> _Task instructions_
Copy out the line that contains "const stopper = new THREE.Group();", the line that contains "# fixed frame", and every line between them, exactly, and nothing else.

> _Extracted entries_
((
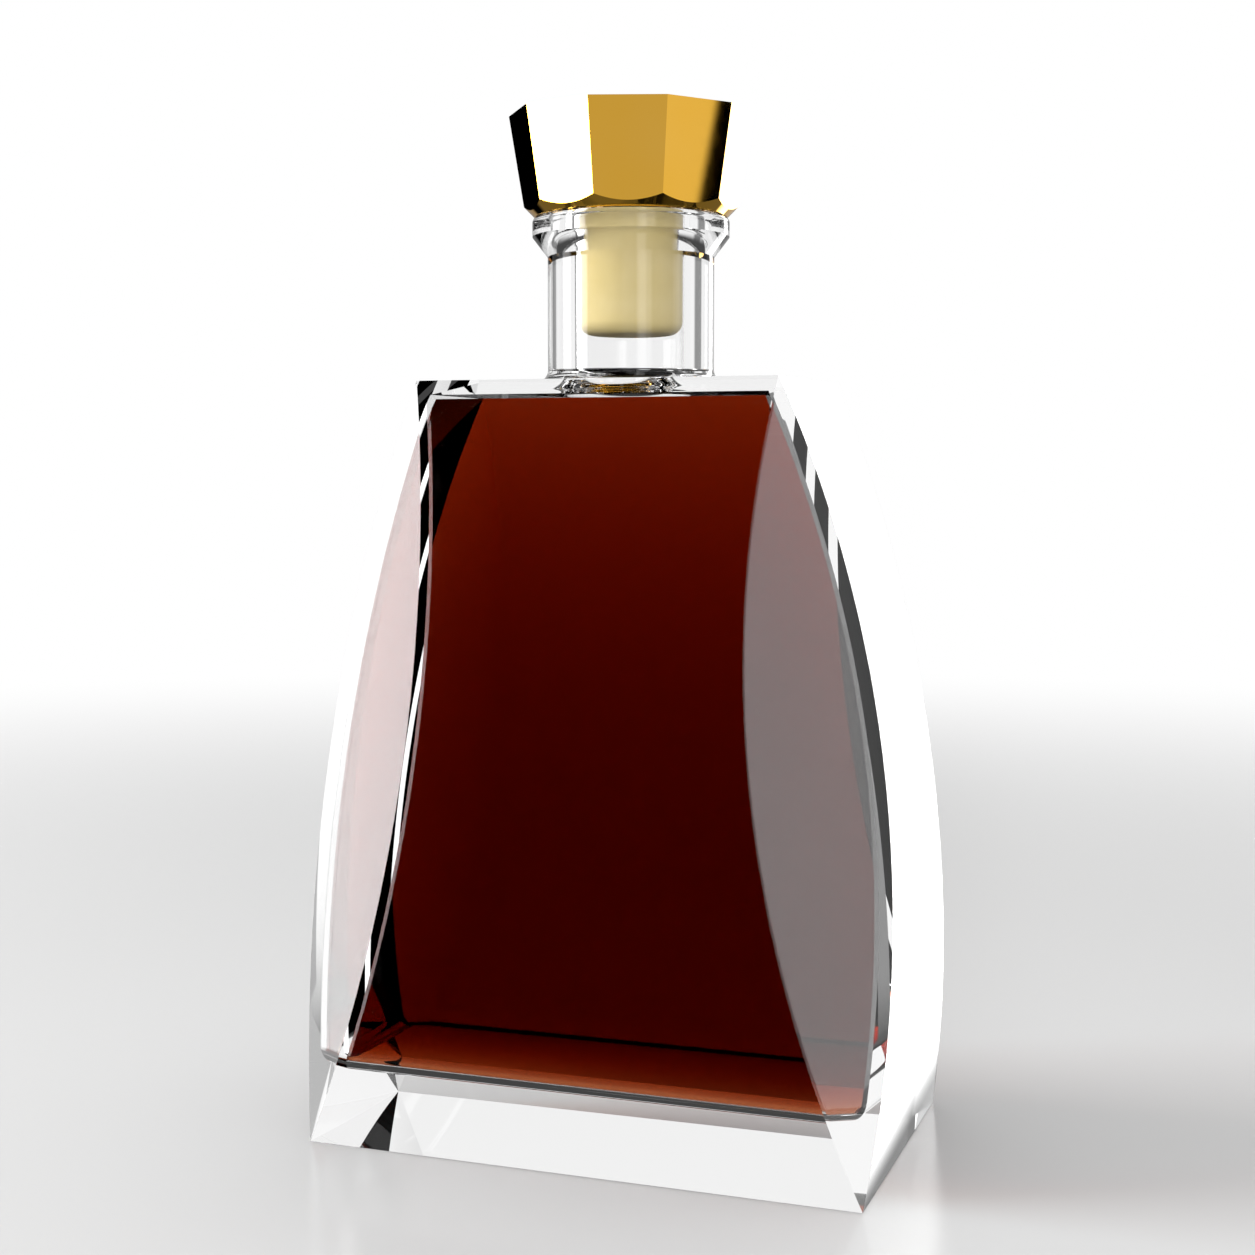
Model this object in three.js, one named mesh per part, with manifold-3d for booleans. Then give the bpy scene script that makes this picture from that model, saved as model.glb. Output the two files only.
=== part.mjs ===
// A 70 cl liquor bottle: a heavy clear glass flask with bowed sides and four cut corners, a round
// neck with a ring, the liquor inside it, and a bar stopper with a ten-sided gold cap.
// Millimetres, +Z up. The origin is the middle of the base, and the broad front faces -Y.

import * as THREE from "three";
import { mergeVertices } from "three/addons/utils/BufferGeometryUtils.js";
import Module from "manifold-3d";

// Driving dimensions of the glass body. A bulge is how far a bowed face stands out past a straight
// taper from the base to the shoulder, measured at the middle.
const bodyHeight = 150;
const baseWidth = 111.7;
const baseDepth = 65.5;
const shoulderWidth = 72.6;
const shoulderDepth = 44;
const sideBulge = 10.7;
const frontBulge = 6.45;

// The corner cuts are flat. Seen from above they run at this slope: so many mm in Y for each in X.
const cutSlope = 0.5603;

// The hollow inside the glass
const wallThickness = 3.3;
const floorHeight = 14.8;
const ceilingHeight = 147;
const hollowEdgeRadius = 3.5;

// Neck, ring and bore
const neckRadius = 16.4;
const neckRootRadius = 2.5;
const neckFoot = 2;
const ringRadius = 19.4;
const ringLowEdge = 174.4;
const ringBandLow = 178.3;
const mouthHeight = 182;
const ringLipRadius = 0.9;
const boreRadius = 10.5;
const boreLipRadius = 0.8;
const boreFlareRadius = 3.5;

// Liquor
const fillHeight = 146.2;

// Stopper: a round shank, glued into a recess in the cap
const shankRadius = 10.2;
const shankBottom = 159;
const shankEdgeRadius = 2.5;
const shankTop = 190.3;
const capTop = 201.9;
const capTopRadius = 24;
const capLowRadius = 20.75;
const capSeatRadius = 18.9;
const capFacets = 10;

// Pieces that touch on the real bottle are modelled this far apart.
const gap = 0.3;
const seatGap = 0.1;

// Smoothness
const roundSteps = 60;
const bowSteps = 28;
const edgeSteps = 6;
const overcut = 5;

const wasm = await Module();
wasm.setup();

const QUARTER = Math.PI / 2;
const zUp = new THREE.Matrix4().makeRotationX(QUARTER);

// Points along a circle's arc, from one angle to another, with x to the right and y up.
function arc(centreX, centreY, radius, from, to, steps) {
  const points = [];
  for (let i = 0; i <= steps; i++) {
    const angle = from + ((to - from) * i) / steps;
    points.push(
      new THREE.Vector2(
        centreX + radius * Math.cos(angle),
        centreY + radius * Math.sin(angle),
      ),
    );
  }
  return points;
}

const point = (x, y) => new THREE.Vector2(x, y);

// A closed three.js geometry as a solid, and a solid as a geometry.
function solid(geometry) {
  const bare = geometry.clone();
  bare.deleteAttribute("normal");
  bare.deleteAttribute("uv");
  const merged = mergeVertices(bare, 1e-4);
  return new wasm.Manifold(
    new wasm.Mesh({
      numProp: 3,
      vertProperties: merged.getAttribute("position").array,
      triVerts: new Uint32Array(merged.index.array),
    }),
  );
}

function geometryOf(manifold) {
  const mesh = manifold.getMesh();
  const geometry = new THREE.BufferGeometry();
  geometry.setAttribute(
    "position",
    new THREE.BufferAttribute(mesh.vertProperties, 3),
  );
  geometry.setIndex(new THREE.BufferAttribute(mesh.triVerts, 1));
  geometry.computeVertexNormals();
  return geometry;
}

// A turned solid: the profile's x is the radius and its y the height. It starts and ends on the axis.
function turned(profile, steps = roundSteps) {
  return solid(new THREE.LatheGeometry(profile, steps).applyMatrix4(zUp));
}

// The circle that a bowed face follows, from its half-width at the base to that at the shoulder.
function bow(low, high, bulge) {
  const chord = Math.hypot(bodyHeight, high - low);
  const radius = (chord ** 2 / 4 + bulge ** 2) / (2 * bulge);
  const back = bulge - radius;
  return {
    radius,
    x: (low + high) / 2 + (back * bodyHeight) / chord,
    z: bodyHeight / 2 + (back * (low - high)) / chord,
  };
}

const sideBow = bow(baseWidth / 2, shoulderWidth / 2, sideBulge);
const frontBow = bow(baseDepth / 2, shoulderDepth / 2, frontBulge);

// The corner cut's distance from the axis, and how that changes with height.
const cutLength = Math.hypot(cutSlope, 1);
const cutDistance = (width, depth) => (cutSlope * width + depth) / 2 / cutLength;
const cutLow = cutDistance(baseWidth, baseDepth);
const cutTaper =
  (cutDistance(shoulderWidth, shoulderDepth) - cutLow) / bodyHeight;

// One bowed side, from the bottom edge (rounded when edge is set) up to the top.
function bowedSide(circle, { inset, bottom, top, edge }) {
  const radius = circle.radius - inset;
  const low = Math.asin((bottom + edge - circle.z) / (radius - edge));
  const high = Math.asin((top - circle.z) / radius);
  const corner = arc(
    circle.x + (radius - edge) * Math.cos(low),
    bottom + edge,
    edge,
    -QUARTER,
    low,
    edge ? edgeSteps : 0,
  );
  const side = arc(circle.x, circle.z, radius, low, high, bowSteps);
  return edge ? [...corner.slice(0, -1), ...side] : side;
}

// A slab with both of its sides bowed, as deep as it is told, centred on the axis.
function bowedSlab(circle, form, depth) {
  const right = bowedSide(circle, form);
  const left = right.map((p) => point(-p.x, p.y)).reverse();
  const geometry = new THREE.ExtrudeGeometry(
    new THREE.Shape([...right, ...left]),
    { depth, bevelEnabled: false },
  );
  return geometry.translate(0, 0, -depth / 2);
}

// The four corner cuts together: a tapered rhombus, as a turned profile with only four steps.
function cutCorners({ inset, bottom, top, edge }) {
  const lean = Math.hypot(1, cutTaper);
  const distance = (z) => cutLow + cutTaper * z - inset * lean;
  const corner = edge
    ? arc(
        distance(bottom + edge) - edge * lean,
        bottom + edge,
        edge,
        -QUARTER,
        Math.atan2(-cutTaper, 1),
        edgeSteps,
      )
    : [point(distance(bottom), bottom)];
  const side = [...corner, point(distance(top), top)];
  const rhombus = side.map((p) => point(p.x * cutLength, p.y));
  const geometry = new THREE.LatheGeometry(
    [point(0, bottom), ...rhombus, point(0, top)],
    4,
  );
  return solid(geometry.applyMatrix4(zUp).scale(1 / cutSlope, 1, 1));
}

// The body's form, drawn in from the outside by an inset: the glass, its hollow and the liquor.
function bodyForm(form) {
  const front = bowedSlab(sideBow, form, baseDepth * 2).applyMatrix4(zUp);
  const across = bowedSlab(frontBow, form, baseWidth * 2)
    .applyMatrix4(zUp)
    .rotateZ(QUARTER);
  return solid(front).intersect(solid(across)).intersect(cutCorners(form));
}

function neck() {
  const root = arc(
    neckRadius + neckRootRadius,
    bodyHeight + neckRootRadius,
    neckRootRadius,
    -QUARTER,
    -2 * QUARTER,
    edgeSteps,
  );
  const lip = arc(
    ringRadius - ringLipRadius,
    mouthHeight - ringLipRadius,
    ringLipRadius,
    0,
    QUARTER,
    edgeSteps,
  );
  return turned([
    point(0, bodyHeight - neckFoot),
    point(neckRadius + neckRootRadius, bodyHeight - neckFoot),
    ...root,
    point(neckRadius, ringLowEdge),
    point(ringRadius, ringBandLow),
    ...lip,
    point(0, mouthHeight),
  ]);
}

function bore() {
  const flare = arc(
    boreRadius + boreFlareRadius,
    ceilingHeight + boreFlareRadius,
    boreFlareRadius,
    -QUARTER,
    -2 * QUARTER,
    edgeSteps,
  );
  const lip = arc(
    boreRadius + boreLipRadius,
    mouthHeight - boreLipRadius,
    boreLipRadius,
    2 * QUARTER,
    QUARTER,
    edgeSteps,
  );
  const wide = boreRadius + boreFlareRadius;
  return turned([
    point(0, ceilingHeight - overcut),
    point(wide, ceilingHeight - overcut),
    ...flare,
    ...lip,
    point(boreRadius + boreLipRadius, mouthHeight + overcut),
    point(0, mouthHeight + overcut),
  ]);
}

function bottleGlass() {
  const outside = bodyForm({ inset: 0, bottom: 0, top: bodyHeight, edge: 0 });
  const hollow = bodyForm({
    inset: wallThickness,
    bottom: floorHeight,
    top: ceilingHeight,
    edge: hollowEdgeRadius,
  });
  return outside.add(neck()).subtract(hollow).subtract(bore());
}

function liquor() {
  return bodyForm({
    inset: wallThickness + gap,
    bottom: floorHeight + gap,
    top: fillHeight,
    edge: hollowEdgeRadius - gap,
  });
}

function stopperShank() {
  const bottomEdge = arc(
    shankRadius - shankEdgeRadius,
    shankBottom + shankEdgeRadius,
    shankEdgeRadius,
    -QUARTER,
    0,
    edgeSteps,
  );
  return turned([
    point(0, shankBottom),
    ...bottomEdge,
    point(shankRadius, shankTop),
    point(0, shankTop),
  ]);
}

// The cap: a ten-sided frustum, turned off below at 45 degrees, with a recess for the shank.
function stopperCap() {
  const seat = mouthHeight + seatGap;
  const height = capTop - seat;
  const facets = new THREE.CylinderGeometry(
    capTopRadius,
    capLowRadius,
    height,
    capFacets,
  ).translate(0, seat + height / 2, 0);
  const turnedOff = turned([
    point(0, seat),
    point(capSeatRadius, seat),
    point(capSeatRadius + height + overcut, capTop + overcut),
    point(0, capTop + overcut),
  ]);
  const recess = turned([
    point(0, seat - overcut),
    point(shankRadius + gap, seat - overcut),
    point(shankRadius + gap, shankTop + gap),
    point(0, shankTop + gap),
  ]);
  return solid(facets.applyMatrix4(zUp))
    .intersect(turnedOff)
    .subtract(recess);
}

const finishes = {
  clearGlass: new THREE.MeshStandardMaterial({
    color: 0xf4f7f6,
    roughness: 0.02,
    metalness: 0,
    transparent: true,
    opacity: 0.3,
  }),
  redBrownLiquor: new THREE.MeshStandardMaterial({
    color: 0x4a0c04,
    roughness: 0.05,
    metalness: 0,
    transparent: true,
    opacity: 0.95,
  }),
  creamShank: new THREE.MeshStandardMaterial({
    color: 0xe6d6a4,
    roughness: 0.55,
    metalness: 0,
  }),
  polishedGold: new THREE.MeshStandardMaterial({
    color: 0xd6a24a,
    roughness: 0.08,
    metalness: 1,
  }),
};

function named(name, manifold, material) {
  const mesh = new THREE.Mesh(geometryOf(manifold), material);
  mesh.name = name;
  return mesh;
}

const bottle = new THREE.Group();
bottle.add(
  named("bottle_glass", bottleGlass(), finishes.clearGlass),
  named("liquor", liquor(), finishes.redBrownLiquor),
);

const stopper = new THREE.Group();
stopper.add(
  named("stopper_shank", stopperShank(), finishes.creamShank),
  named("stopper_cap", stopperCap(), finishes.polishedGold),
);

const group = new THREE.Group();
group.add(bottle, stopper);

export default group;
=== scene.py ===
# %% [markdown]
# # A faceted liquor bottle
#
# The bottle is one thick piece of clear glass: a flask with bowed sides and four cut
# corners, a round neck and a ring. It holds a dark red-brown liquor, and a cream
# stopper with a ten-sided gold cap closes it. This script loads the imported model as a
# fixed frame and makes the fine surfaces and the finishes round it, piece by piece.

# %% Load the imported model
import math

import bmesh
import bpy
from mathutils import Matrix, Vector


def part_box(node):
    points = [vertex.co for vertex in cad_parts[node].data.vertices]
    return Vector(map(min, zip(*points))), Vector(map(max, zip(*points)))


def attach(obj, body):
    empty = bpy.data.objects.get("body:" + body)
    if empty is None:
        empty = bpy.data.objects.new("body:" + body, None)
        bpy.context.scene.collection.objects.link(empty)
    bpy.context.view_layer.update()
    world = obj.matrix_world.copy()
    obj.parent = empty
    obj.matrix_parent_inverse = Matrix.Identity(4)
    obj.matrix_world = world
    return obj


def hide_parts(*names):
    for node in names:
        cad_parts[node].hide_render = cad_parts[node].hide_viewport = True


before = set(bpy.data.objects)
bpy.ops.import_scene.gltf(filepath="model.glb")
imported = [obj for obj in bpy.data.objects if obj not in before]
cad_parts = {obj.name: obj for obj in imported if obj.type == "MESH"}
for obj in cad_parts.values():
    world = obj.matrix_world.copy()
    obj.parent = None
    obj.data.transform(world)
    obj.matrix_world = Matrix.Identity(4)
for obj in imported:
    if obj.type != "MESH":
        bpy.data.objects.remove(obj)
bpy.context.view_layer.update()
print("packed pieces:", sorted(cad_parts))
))
((
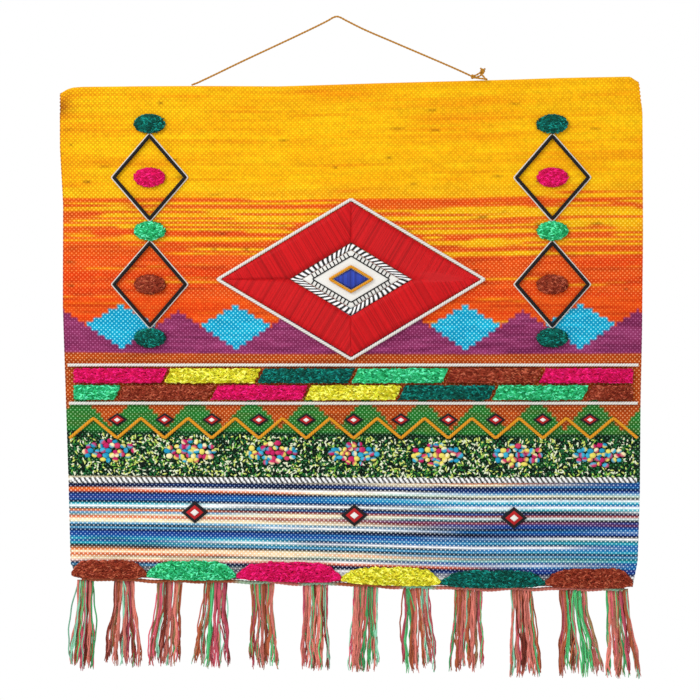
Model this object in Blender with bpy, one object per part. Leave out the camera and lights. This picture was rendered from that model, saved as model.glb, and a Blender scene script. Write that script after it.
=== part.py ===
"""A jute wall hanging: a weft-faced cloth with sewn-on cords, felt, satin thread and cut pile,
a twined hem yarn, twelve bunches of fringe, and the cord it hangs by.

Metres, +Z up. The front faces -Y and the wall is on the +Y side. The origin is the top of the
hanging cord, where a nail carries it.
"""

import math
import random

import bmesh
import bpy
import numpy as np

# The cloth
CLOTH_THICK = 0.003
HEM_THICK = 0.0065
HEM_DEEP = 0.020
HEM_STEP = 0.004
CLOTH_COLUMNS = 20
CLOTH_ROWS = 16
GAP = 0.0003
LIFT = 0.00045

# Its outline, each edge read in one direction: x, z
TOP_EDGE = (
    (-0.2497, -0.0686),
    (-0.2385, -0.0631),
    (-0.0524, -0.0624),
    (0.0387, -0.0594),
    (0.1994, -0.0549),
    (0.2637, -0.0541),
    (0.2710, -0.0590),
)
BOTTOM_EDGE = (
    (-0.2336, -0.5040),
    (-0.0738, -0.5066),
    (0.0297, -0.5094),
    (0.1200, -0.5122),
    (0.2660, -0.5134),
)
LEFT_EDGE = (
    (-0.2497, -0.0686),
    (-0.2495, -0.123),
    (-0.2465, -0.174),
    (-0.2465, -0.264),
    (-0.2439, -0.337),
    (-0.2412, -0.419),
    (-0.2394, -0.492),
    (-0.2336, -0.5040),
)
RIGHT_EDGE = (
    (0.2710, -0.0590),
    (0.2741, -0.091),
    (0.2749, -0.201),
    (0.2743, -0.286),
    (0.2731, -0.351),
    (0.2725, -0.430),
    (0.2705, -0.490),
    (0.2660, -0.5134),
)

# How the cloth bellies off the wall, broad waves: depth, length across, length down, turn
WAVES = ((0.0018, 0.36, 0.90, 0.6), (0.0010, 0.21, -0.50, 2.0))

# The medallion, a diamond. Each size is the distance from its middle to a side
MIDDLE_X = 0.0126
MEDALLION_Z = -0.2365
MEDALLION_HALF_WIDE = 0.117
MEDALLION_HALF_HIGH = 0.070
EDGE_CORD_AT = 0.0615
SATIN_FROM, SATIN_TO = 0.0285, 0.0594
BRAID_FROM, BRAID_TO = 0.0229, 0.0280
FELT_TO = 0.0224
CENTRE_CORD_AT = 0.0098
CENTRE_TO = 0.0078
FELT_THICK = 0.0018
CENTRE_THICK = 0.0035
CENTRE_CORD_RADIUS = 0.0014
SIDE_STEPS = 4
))
((
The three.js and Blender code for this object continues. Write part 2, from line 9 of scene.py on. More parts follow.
))
> _Complete response_
const stopper = new THREE.Group();
stopper.add(
  named("stopper_shank", stopperShank(), finishes.creamShank),
  named("stopper_cap", stopperCap(), finishes.polishedGold),
);

const group = new THREE.Group();
group.add(bottle, stopper);

export default group;
=== scene.py ===
# %% [markdown]
# # A faceted liquor bottle
#
# The bottle is one thick piece of clear glass: a flask with bowed sides and four cut
# corners, a round neck and a ring. It holds a dark red-brown liquor, and a cream
# stopper with a ten-sided gold cap closes it. This script loads the imported model as a
# fixed frame and makes the fine surfaces and the finishes round it, piece by piece.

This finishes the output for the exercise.